● **What is asked**
Write out the whole listing again, exactly.
┌─ Data extract
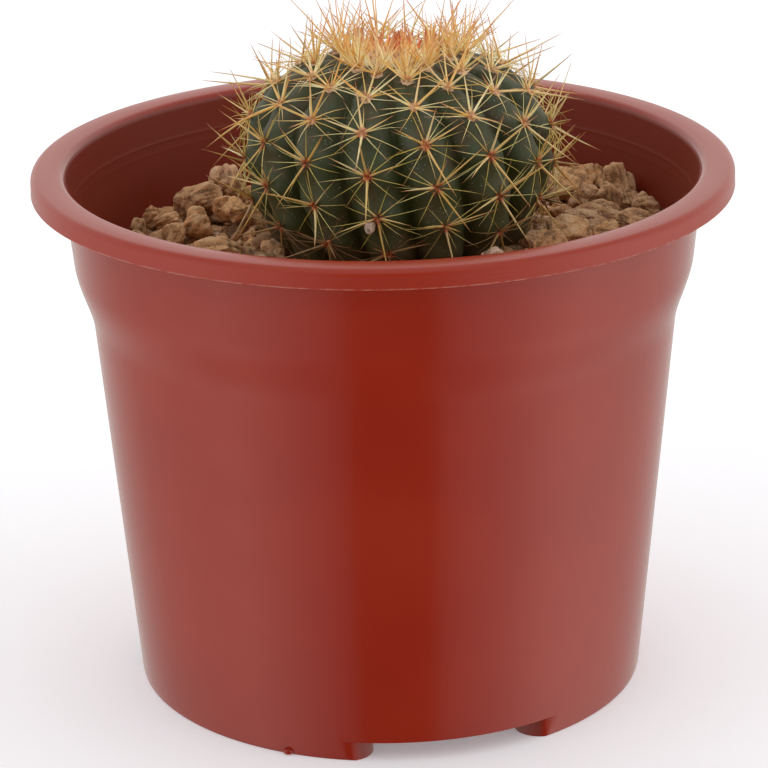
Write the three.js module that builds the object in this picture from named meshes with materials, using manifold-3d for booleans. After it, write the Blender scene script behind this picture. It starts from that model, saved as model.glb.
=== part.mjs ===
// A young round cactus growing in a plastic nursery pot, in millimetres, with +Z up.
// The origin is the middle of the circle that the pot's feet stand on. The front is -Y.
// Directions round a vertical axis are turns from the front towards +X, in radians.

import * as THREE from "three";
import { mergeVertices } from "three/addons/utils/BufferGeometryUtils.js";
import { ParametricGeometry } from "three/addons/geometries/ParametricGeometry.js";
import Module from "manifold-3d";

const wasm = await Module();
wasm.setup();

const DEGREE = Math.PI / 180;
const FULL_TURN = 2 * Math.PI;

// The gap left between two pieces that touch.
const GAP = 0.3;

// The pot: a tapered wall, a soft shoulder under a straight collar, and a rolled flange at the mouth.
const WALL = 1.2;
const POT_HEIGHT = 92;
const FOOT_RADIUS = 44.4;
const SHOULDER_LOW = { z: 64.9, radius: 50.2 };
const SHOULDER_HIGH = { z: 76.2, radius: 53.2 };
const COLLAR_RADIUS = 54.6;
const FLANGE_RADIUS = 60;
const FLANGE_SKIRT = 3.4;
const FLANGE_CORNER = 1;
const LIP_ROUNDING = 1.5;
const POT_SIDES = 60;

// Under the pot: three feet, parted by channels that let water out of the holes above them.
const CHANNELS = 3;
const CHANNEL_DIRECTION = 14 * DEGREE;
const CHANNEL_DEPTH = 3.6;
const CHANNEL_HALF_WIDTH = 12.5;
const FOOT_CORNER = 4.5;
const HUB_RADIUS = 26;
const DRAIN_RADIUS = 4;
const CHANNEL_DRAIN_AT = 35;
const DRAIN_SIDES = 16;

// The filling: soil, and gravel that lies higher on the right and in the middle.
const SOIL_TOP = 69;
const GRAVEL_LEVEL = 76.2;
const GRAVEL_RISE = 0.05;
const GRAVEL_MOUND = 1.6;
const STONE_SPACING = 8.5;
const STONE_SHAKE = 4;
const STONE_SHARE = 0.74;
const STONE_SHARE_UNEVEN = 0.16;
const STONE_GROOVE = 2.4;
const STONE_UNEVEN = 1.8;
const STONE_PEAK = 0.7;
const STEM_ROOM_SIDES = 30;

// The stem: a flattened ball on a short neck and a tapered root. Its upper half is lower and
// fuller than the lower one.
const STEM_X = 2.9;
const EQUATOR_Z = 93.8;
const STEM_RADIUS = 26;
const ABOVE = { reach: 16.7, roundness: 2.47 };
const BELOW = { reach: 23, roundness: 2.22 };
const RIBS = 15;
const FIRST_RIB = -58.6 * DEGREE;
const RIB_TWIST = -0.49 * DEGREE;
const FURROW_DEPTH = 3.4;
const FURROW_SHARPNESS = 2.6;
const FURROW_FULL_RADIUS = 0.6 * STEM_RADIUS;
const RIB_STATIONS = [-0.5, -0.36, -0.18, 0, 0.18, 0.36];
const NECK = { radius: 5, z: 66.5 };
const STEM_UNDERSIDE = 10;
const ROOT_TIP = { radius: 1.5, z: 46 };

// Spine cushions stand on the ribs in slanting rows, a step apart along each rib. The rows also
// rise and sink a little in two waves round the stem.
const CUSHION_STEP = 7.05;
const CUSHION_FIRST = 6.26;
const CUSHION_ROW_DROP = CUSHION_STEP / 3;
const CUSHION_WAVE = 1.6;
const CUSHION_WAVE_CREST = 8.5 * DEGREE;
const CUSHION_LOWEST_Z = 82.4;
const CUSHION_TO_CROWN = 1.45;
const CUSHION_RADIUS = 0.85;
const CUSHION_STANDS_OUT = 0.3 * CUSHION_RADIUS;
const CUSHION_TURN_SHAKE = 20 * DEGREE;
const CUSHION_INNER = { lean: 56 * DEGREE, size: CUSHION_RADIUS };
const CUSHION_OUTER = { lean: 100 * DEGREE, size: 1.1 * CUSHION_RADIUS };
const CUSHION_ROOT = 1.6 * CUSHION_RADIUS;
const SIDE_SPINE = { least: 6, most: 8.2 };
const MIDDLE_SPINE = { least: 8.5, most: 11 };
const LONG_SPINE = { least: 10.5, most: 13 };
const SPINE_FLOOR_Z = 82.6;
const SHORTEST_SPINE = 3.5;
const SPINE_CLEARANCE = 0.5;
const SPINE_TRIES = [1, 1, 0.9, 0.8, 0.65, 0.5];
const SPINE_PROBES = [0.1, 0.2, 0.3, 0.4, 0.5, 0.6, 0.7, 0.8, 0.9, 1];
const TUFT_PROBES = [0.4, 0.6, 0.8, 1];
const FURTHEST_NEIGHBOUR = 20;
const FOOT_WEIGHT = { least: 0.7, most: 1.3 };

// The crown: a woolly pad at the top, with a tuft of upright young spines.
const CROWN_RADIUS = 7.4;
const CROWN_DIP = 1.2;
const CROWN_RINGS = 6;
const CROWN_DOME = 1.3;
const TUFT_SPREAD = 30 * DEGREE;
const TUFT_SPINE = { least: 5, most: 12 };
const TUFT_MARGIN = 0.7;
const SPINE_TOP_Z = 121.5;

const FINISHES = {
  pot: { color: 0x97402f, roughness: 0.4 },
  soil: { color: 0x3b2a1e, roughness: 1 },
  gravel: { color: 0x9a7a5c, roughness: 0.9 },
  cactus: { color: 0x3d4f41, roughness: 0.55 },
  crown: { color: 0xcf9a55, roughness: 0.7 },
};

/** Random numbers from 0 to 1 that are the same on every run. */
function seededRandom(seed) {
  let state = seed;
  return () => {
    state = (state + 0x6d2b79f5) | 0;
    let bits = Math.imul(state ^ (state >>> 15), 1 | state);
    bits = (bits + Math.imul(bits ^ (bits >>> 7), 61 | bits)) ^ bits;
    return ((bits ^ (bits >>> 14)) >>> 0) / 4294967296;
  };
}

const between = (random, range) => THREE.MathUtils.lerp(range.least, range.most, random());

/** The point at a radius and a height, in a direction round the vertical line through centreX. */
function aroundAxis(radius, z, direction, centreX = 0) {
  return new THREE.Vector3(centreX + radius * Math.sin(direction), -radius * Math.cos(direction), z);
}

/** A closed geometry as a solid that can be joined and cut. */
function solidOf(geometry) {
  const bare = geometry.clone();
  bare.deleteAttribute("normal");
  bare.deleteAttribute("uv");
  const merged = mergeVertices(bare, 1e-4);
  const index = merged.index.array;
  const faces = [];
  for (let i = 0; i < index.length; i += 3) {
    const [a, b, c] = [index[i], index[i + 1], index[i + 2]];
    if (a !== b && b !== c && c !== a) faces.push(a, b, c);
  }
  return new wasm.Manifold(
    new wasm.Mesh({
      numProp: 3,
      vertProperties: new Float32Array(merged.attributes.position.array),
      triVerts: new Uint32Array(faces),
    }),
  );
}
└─
● **Final result**
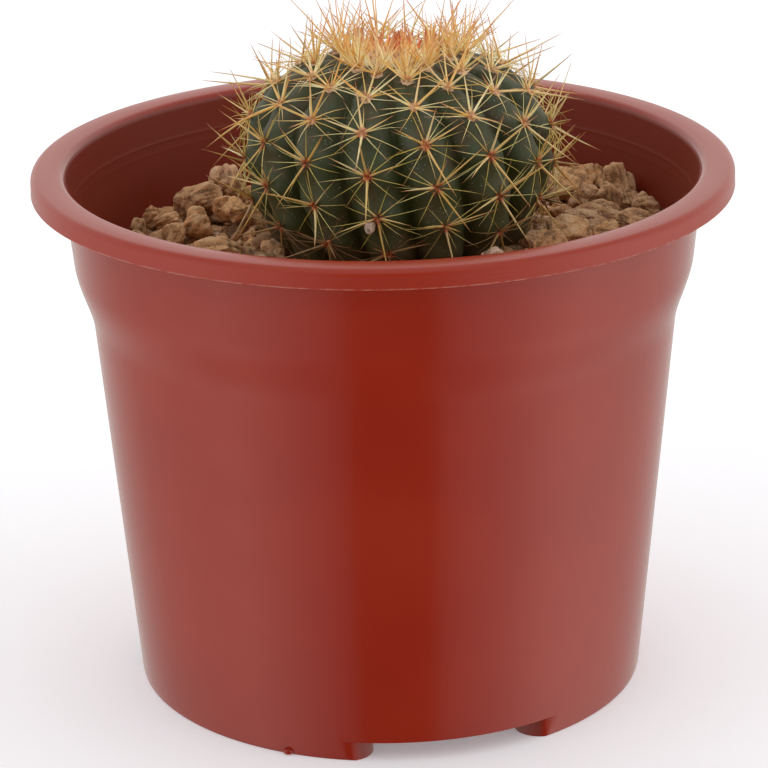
Write the three.js module that builds the object in this picture from named meshes with materials, using manifold-3d for booleans. After it, write the Blender scene script behind this picture. It starts from that model, saved as model.glb.
=== part.mjs ===
// A young round cactus growing in a plastic nursery pot, in millimetres, with +Z up.
// The origin is the middle of the circle that the pot's feet stand on. The front is -Y.
// Directions round a vertical axis are turns from the front towards +X, in radians.

import * as THREE from "three";
import { mergeVertices } from "three/addons/utils/BufferGeometryUtils.js";
import { ParametricGeometry } from "three/addons/geometries/ParametricGeometry.js";
import Module from "manifold-3d";

const wasm = await Module();
wasm.setup();

const DEGREE = Math.PI / 180;
const FULL_TURN = 2 * Math.PI;

// The gap left between two pieces that touch.
const GAP = 0.3;

// The pot: a tapered wall, a soft shoulder under a straight collar, and a rolled flange at the mouth.
const WALL = 1.2;
const POT_HEIGHT = 92;
const FOOT_RADIUS = 44.4;
const SHOULDER_LOW = { z: 64.9, radius: 50.2 };
const SHOULDER_HIGH = { z: 76.2, radius: 53.2 };
const COLLAR_RADIUS = 54.6;
const FLANGE_RADIUS = 60;
const FLANGE_SKIRT = 3.4;
const FLANGE_CORNER = 1;
const LIP_ROUNDING = 1.5;
const POT_SIDES = 60;

// Under the pot: three feet, parted by channels that let water out of the holes above them.
const CHANNELS = 3;
const CHANNEL_DIRECTION = 14 * DEGREE;
const CHANNEL_DEPTH = 3.6;
const CHANNEL_HALF_WIDTH = 12.5;
const FOOT_CORNER = 4.5;
const HUB_RADIUS = 26;
const DRAIN_RADIUS = 4;
const CHANNEL_DRAIN_AT = 35;
const DRAIN_SIDES = 16;

// The filling: soil, and gravel that lies higher on the right and in the middle.
const SOIL_TOP = 69;
const GRAVEL_LEVEL = 76.2;
const GRAVEL_RISE = 0.05;
const GRAVEL_MOUND = 1.6;
const STONE_SPACING = 8.5;
const STONE_SHAKE = 4;
const STONE_SHARE = 0.74;
const STONE_SHARE_UNEVEN = 0.16;
const STONE_GROOVE = 2.4;
const STONE_UNEVEN = 1.8;
const STONE_PEAK = 0.7;
const STEM_ROOM_SIDES = 30;

// The stem: a flattened ball on a short neck and a tapered root. Its upper half is lower and
// fuller than the lower one.
const STEM_X = 2.9;
const EQUATOR_Z = 93.8;
const STEM_RADIUS = 26;
const ABOVE = { reach: 16.7, roundness: 2.47 };
const BELOW = { reach: 23, roundness: 2.22 };
const RIBS = 15;
const FIRST_RIB = -58.6 * DEGREE;
const RIB_TWIST = -0.49 * DEGREE;
const FURROW_DEPTH = 3.4;
const FURROW_SHARPNESS = 2.6;
const FURROW_FULL_RADIUS = 0.6 * STEM_RADIUS;
const RIB_STATIONS = [-0.5, -0.36, -0.18, 0, 0.18, 0.36];
const NECK = { radius: 5, z: 66.5 };
const STEM_UNDERSIDE = 10;
const ROOT_TIP = { radius: 1.5, z: 46 };

// Spine cushions stand on the ribs in slanting rows, a step apart along each rib. The rows also
// rise and sink a little in two waves round the stem.
const CUSHION_STEP = 7.05;
const CUSHION_FIRST = 6.26;
const CUSHION_ROW_DROP = CUSHION_STEP / 3;
const CUSHION_WAVE = 1.6;
const CUSHION_WAVE_CREST = 8.5 * DEGREE;
const CUSHION_LOWEST_Z = 82.4;
const CUSHION_TO_CROWN = 1.45;
const CUSHION_RADIUS = 0.85;
const CUSHION_STANDS_OUT = 0.3 * CUSHION_RADIUS;
const CUSHION_TURN_SHAKE = 20 * DEGREE;
const CUSHION_INNER = { lean: 56 * DEGREE, size: CUSHION_RADIUS };
const CUSHION_OUTER = { lean: 100 * DEGREE, size: 1.1 * CUSHION_RADIUS };
const CUSHION_ROOT = 1.6 * CUSHION_RADIUS;
const SIDE_SPINE = { least: 6, most: 8.2 };
const MIDDLE_SPINE = { least: 8.5, most: 11 };
const LONG_SPINE = { least: 10.5, most: 13 };
const SPINE_FLOOR_Z = 82.6;
const SHORTEST_SPINE = 3.5;
const SPINE_CLEARANCE = 0.5;
const SPINE_TRIES = [1, 1, 0.9, 0.8, 0.65, 0.5];
const SPINE_PROBES = [0.1, 0.2, 0.3, 0.4, 0.5, 0.6, 0.7, 0.8, 0.9, 1];
const TUFT_PROBES = [0.4, 0.6, 0.8, 1];
const FURTHEST_NEIGHBOUR = 20;
const FOOT_WEIGHT = { least: 0.7, most: 1.3 };

// The crown: a woolly pad at the top, with a tuft of upright young spines.
const CROWN_RADIUS = 7.4;
const CROWN_DIP = 1.2;
const CROWN_RINGS = 6;
const CROWN_DOME = 1.3;
const TUFT_SPREAD = 30 * DEGREE;
const TUFT_SPINE = { least: 5, most: 12 };
const TUFT_MARGIN = 0.7;
const SPINE_TOP_Z = 121.5;

const FINISHES = {
  pot: { color: 0x97402f, roughness: 0.4 },
  soil: { color: 0x3b2a1e, roughness: 1 },
  gravel: { color: 0x9a7a5c, roughness: 0.9 },
  cactus: { color: 0x3d4f41, roughness: 0.55 },
  crown: { color: 0xcf9a55, roughness: 0.7 },
};

/** Random numbers from 0 to 1 that are the same on every run. */
function seededRandom(seed) {
  let state = seed;
  return () => {
    state = (state + 0x6d2b79f5) | 0;
    let bits = Math.imul(state ^ (state >>> 15), 1 | state);
    bits = (bits + Math.imul(bits ^ (bits >>> 7), 61 | bits)) ^ bits;
    return ((bits ^ (bits >>> 14)) >>> 0) / 4294967296;
  };
}

const between = (random, range) => THREE.MathUtils.lerp(range.least, range.most, random());

/** The point at a radius and a height, in a direction round the vertical line through centreX. */
function aroundAxis(radius, z, direction, centreX = 0) {
  return new THREE.Vector3(centreX + radius * Math.sin(direction), -radius * Math.cos(direction), z);
}

/** A closed geometry as a solid that can be joined and cut. */
function solidOf(geometry) {
  const bare = geometry.clone();
  bare.deleteAttribute("normal");
  bare.deleteAttribute("uv");
  const merged = mergeVertices(bare, 1e-4);
  const index = merged.index.array;
  const faces = [];
  for (let i = 0; i < index.length; i += 3) {
    const [a, b, c] = [index[i], index[i + 1], index[i + 2]];
    if (a !== b && b !== c && c !== a) faces.push(a, b, c);
  }
  return new wasm.Manifold(
    new wasm.Mesh({
      numProp: 3,
      vertProperties: new Float32Array(merged.attributes.position.array),
      triVerts: new Uint32Array(faces),
    }),
  );
}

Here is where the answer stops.